- Exercise aim
Among the entries below, extract exactly the lines that run from the one with "inlet_housing();" through the one with "zip(*points))), Vector(map(max, zip(*points)))", both ends included.

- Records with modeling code

..........

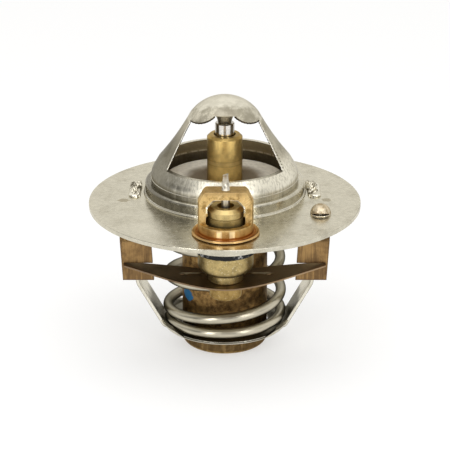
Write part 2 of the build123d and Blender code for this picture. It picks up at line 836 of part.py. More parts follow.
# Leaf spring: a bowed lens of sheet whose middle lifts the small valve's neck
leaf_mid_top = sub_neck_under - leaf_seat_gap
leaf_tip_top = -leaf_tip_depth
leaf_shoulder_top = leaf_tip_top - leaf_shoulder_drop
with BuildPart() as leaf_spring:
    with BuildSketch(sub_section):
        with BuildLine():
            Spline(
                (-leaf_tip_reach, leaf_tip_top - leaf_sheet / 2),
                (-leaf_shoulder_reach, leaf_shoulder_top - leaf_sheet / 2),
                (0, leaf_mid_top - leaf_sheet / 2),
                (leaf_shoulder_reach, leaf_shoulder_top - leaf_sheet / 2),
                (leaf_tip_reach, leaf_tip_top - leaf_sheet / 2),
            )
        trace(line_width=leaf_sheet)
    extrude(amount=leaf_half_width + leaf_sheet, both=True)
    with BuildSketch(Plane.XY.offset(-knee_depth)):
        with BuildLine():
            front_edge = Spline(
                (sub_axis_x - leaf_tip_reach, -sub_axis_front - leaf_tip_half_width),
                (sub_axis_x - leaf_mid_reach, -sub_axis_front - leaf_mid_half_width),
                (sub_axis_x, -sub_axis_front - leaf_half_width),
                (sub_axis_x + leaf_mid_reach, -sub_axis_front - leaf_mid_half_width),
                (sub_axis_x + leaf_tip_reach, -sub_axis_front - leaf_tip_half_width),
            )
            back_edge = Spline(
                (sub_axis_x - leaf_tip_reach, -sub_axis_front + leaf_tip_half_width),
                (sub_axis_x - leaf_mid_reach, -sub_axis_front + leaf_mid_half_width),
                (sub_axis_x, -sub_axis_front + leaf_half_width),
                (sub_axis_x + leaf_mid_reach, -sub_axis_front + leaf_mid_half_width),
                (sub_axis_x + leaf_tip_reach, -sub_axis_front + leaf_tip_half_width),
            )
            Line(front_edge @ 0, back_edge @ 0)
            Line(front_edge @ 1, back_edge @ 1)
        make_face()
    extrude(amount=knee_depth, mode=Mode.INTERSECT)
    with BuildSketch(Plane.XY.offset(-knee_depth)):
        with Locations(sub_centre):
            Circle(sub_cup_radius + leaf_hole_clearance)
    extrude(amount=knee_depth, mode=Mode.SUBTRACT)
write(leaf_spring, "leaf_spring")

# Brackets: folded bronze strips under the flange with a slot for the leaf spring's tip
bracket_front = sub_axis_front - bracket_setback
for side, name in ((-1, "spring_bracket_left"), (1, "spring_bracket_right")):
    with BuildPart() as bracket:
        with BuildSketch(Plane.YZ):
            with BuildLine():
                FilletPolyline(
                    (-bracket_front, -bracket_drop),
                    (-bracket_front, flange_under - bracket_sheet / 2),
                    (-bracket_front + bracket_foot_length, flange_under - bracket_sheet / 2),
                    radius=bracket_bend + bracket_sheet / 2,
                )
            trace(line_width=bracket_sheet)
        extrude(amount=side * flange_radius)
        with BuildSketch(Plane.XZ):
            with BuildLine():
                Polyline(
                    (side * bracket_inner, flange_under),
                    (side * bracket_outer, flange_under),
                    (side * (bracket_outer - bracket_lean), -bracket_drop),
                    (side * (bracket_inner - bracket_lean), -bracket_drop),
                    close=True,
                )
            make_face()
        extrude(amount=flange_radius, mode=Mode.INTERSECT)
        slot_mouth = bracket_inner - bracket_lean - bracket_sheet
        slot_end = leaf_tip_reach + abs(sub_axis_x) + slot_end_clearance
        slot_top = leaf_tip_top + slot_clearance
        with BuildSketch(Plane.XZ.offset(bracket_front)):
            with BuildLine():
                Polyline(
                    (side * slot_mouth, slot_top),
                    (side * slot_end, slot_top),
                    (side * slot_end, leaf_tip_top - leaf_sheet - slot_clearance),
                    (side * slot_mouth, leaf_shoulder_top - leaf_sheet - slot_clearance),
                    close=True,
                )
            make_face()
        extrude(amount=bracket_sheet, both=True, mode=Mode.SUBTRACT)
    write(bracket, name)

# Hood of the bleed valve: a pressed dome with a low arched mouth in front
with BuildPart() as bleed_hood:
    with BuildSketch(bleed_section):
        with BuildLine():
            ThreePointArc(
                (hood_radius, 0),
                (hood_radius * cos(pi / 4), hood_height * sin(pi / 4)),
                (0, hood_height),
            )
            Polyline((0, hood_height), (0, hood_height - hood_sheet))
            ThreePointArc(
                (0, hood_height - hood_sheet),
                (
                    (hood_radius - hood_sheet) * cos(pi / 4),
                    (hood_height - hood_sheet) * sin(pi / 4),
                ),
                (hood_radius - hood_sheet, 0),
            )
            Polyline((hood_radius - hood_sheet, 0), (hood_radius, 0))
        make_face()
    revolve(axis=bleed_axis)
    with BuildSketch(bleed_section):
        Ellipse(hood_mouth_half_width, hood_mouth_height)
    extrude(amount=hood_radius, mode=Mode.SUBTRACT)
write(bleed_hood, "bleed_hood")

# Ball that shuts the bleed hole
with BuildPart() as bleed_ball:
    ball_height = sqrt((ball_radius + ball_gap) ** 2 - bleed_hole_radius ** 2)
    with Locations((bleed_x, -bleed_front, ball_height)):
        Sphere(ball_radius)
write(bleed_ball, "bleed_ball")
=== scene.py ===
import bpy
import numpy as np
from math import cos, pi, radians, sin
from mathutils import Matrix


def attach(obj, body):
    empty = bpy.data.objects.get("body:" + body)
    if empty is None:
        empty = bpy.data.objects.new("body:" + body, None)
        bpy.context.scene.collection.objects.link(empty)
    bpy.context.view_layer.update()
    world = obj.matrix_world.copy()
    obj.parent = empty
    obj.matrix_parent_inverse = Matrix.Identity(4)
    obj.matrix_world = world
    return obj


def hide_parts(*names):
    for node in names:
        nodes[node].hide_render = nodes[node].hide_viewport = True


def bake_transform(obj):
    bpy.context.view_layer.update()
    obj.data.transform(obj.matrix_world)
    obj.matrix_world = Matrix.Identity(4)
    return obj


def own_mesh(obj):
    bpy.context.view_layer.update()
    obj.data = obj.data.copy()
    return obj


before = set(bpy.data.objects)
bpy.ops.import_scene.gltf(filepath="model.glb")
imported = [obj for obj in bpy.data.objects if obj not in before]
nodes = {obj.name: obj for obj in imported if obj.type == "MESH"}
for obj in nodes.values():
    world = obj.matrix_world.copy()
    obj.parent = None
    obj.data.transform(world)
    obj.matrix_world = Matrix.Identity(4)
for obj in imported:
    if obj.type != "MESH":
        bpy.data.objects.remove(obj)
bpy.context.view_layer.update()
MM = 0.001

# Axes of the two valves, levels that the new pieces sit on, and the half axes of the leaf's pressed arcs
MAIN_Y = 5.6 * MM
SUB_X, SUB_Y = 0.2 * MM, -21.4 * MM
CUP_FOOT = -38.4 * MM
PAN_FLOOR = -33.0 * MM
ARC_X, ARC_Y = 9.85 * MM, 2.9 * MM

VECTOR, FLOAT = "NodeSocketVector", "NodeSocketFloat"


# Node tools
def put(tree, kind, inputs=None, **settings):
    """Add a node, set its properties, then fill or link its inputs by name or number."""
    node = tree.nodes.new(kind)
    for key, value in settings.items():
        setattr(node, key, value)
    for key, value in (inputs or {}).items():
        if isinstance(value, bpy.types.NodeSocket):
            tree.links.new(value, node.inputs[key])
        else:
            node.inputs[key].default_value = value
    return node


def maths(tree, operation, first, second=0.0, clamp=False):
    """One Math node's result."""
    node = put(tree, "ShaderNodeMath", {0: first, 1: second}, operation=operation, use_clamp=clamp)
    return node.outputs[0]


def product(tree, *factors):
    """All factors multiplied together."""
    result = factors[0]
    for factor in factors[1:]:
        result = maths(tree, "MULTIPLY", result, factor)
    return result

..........

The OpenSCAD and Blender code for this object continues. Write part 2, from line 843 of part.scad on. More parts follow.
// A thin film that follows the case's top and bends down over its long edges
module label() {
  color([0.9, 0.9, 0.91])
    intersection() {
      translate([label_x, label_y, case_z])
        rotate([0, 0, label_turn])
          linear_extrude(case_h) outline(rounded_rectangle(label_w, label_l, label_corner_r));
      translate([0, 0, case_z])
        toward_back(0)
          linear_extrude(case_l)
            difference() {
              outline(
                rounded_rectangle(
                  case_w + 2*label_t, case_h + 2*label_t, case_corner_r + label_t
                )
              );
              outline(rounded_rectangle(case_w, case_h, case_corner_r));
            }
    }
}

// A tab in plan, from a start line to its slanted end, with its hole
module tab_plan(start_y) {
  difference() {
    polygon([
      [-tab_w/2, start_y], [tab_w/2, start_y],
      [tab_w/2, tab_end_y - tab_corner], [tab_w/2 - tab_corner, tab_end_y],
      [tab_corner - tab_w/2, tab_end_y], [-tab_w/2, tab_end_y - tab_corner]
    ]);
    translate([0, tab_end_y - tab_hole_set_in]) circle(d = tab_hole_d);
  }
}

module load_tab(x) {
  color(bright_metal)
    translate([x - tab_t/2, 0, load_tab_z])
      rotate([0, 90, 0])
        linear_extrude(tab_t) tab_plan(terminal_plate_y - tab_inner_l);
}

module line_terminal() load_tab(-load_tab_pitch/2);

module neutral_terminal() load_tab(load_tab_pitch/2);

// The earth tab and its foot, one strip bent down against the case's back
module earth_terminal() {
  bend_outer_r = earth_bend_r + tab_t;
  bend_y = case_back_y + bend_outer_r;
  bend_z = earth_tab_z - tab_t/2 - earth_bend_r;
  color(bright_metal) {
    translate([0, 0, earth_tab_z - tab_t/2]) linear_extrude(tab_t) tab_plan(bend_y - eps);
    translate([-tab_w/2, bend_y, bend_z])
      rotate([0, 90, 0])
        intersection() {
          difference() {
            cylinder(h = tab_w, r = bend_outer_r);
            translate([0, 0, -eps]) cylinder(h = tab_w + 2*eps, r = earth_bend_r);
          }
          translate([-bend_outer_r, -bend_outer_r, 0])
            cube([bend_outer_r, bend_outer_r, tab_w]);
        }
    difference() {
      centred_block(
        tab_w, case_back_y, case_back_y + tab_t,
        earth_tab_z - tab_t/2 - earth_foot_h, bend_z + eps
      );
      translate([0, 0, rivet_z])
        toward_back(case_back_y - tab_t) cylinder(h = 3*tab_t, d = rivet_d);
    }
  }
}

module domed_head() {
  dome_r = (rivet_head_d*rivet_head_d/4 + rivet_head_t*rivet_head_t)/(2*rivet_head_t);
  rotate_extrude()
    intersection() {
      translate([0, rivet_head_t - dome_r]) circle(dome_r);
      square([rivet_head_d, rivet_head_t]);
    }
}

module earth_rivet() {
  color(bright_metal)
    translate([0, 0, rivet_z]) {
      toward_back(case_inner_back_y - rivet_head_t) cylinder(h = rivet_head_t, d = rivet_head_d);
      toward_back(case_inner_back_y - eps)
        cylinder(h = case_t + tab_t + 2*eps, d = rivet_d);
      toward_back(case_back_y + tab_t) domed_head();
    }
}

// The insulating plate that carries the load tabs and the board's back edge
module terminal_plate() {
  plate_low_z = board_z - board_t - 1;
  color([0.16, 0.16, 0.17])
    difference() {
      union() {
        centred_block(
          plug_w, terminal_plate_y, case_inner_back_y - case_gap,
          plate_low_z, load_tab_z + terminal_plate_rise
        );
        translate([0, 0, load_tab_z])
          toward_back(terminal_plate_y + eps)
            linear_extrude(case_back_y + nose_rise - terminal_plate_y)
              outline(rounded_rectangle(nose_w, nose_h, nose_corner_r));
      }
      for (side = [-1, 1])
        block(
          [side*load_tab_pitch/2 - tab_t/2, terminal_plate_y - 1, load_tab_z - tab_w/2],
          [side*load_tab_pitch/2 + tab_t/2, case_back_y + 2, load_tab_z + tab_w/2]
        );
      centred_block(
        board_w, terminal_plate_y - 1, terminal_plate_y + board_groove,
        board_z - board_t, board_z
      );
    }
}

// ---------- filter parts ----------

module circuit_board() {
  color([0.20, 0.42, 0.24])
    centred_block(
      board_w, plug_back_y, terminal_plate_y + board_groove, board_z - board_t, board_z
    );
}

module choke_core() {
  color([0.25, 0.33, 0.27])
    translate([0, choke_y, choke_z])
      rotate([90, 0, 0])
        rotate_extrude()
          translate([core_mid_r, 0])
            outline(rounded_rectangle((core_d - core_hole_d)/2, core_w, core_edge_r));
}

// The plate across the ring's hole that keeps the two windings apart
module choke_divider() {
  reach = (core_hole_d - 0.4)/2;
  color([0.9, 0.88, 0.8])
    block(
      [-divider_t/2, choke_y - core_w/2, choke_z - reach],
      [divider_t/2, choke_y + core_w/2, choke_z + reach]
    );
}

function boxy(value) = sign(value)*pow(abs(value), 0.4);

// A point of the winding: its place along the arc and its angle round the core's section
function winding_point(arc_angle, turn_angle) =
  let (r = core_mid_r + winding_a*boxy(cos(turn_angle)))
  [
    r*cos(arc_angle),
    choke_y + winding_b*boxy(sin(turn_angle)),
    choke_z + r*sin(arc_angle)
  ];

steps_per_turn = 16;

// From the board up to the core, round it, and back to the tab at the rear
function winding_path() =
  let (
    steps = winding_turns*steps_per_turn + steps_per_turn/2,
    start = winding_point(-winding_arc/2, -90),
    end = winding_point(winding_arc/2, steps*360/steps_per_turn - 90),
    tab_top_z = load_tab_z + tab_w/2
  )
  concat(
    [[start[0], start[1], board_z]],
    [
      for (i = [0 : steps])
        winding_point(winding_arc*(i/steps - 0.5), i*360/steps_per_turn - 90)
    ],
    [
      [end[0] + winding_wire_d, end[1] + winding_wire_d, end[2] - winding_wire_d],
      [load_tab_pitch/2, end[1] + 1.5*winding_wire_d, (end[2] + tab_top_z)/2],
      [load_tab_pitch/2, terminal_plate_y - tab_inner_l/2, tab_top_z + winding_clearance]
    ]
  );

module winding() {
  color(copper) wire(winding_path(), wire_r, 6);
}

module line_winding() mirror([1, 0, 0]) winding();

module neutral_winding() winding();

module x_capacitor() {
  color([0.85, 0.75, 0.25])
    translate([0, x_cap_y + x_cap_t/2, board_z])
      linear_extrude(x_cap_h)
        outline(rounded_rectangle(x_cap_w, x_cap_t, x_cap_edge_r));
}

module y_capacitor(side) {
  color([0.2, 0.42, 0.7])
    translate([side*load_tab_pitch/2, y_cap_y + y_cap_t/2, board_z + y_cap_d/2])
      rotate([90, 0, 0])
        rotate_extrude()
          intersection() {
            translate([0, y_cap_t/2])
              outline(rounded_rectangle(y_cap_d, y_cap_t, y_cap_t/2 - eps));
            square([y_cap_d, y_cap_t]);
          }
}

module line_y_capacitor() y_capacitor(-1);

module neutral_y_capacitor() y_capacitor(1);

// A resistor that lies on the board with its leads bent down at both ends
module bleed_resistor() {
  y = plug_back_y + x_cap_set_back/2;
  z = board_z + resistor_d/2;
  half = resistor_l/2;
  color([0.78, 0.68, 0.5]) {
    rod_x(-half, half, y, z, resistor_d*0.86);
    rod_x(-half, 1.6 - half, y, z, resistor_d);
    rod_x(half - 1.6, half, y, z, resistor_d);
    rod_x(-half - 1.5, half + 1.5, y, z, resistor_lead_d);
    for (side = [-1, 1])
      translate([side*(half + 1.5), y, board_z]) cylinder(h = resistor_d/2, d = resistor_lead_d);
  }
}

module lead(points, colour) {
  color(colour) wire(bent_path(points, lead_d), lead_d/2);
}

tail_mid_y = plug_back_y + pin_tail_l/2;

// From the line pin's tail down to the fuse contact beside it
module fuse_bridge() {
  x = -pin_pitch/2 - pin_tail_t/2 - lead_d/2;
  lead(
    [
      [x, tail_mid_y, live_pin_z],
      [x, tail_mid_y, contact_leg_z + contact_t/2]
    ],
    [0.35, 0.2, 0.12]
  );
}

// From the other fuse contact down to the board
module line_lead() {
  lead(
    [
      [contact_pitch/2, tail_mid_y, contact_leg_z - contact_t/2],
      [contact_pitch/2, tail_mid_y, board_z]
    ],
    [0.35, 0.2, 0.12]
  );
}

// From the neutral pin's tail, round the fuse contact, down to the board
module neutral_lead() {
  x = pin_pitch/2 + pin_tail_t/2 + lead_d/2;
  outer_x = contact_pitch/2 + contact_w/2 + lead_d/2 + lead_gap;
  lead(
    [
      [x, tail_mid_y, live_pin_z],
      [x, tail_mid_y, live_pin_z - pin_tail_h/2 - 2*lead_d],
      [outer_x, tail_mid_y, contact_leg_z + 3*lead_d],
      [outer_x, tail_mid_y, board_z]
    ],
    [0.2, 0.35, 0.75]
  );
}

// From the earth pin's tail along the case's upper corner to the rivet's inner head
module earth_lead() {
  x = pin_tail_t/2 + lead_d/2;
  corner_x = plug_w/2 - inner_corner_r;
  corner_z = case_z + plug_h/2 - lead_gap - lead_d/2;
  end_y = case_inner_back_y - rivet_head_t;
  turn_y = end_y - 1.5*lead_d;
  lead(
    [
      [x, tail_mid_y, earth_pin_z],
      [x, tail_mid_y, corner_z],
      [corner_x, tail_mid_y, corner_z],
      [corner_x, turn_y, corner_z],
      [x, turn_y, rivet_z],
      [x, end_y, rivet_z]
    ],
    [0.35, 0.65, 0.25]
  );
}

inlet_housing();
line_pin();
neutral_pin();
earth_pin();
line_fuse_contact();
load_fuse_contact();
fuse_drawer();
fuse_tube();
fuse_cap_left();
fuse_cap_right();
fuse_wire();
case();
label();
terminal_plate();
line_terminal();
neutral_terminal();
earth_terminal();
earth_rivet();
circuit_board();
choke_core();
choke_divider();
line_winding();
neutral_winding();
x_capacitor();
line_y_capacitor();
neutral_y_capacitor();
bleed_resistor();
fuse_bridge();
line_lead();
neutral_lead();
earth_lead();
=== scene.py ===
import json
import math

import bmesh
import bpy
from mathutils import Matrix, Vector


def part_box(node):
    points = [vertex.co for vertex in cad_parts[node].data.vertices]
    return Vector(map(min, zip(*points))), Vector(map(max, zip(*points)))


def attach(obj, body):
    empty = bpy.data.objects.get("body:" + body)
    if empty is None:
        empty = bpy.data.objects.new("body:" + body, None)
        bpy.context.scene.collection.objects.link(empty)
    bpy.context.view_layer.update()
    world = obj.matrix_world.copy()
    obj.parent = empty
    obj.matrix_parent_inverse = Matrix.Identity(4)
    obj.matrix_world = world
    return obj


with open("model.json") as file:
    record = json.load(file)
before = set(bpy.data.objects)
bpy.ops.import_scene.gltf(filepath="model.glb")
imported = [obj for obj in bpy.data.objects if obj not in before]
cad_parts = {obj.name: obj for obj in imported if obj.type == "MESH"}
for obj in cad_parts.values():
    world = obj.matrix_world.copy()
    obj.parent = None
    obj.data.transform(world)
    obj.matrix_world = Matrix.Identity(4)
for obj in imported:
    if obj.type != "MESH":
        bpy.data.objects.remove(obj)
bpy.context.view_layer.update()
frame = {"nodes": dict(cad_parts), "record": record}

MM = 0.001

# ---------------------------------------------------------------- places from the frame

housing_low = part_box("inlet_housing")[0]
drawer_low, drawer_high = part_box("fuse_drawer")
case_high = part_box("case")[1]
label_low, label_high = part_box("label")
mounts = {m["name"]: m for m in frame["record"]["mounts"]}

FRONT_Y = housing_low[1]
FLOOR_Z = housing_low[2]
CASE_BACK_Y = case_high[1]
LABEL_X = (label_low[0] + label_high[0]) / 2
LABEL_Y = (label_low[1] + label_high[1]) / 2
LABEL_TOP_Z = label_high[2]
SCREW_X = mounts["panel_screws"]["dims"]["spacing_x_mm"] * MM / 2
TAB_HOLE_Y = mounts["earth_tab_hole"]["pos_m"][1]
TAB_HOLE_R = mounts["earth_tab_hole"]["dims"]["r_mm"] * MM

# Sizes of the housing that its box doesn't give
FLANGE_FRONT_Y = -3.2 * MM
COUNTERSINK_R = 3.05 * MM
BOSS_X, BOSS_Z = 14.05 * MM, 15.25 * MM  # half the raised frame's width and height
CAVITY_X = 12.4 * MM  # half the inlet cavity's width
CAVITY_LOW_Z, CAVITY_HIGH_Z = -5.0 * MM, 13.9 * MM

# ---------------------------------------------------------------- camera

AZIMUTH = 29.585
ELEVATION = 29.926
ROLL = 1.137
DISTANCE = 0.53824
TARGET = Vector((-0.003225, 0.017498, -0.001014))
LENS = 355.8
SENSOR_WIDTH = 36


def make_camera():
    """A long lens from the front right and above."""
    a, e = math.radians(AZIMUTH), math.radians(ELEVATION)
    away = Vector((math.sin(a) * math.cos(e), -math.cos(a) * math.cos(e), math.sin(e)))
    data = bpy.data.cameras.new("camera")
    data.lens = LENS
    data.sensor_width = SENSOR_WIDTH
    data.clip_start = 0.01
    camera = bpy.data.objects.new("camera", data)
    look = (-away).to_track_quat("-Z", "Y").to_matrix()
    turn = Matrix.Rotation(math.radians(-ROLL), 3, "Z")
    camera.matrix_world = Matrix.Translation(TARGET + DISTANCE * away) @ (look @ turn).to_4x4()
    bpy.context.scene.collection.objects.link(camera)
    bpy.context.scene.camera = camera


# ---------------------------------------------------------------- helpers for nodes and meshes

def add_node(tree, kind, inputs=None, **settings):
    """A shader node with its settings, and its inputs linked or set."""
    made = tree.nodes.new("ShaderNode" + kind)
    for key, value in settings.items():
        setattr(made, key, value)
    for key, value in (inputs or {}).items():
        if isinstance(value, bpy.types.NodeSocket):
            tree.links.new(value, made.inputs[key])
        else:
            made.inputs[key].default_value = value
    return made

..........

- Full output
inlet_housing();
line_pin();
neutral_pin();
earth_pin();
line_fuse_contact();
load_fuse_contact();
fuse_drawer();
fuse_tube();
fuse_cap_left();
fuse_cap_right();
fuse_wire();
case();
label();
terminal_plate();
line_terminal();
neutral_terminal();
earth_terminal();
earth_rivet();
circuit_board();
choke_core();
choke_divider();
line_winding();
neutral_winding();
x_capacitor();
line_y_capacitor();
neutral_y_capacitor();
bleed_resistor();
fuse_bridge();
line_lead();
neutral_lead();
earth_lead();
=== scene.py ===
import json
import math

import bmesh
import bpy
from mathutils import Matrix, Vector


def part_box(node):
    points = [vertex.co for vertex in cad_parts[node].data.vertices]
    return Vector(map(min, zip(*points))), Vector(map(max, zip(*points)))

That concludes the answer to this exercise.